Concernant la question de la langue corse, qui semble en jeu dans cette réforme institutionnelle, elle dépasse le cadre de l’autonomie. Elle rejoint la question plus générale des langues régionales. Le droit français reste peu protecteur dans ce domaine. Il ne permet pas de garantir la diversité linguistique sur le territoire de la République. Il y a nécessité à dire un nouveau droit linguistique qui réponde à cette exigence universelle.
Notre contribution n’a pas vocation à énumérer de manière exhaustive les compétences législatives à transférer de l’Etat vers la Corse dans le cadre d’une autonomie qui pourra évoluer dans le temps. Elle soutient que cette autonomie est possible aujourd’hui si la volonté politique est au rendez-vous. Car c’est la décision politique qui posera un nouveau cadre d’action pour institutionnaliser un dialogue durable entre la Corse et la République. C’est cette décision qui nous permettra enfin de changer d’époque ou qui décidera de ne pas en changer. Gageons qu’au regard des principes républicains, celui de l’égalité, des droits et de la citoyenneté, du contrôle de constitutionnalité des lois locales, la sagesse l’emportera sur les certitudes idéologiques.

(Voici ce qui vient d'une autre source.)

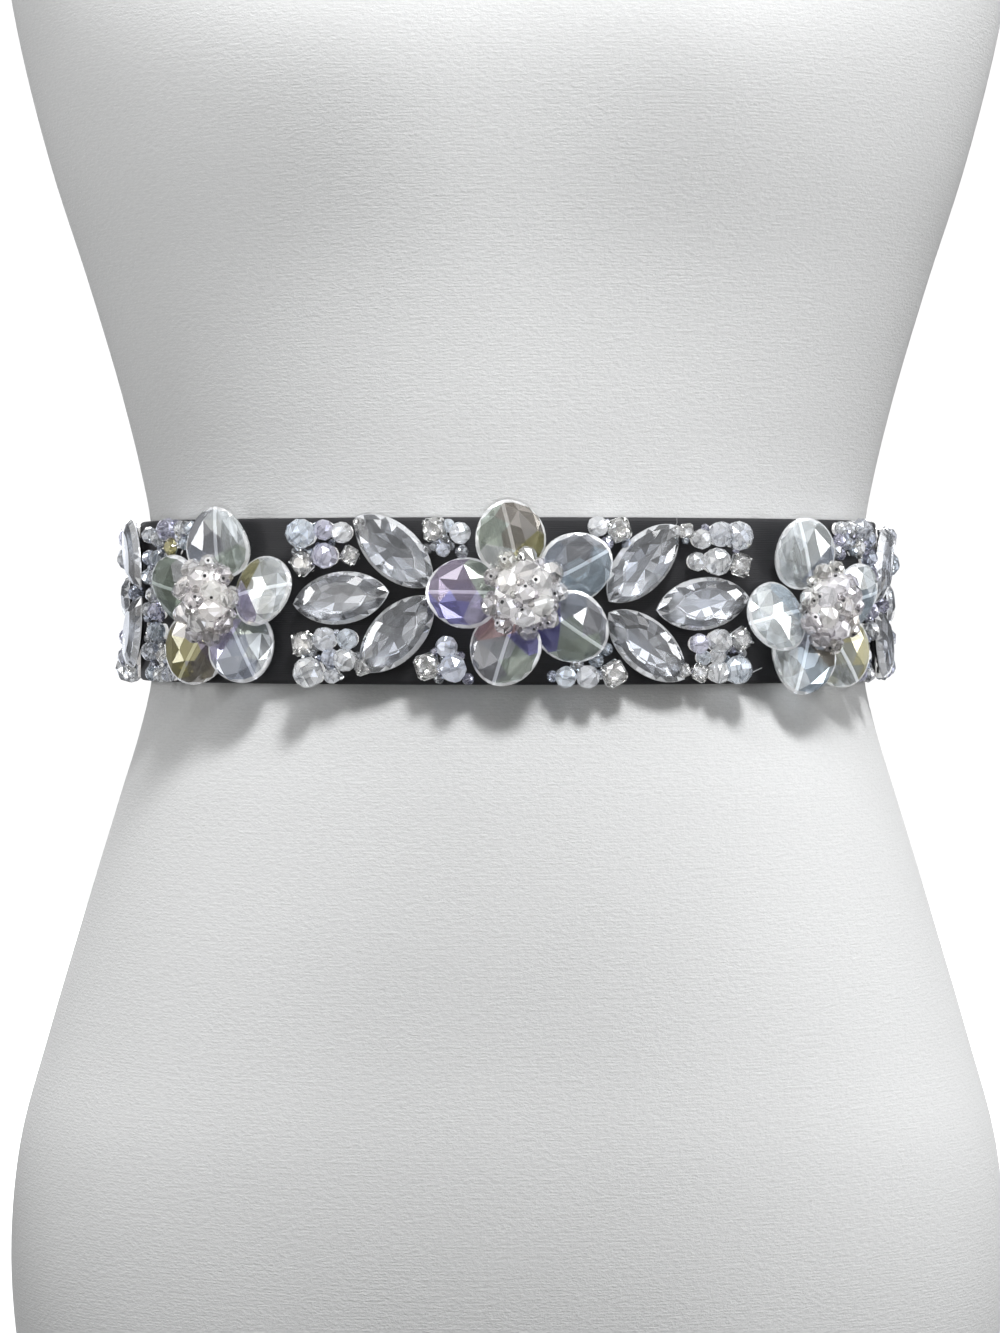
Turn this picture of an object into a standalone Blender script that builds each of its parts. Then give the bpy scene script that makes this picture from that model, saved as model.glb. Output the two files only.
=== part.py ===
"""A beaded bridal sash worn round the waist of a limbless dress form.

The sash is a stiff satin band, 50 mm high, wrapped once round the waist and lapped at the back. Crystal
flowers, pointed-oval navettes and clusters of round beads and set stones are sewn on its front and sides.
Run with: blender --background --python part.py, or from Blender's text editor.

Frame: metres, +Z up, the front faces -Y, +X is to the right as seen from the front. The origin is at the
middle of the dress form's flat underside. Sizes below are in millimetres and become metres in MM.
A place on the band is (along, up): millimetres along its outer face from the middle of the front, positive
towards +X, and millimetres above the band's middle height.
"""

import math

import bmesh
import bpy
import numpy as np
from mathutils import Matrix, Vector

MM = 0.001

# Driving dimensions
WAIST_HEIGHT = 270.0  # from the underside of the form to the waist
SEAM_GAP = 0.3  # between one piece and the next
BAND_HEIGHT = 50.0
BAND_WALL = 2.4
BAND_HALF_WIDTH = 116.7  # of the outer face, across the body
BAND_HALF_DEPTH = 89.0  # of the outer face, front to back
BAND_EDGE_ROUND = 0.7
LAP_LENGTH = 45.0  # how far one end of the band lies over the other
LAP_RAMP = 32.0  # the stretch in which the upper end climbs over the lower one
LAP_GAP = 0.4
BAND_STEPS = 80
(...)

Cadre d’action, l’autonomie ne se substituera à l’action politique. Mais elle mettra à disposition de la société politique corse de nouvelles libertés pour lui permettre de discuter de son projet de société. Justice sociale et politiques de lutte contre les inégalités, au service de tous les « invisibles », des territoires isolés et enclavés où les habitants sont assignés à résidence, au service de la préservation de toute forme de vie, de l’ouverture culturelle pour tous et de la fraternité… Tout restera alors à construire. Ces chantiers traduiront en action la promesse républicaine d’une émancipation.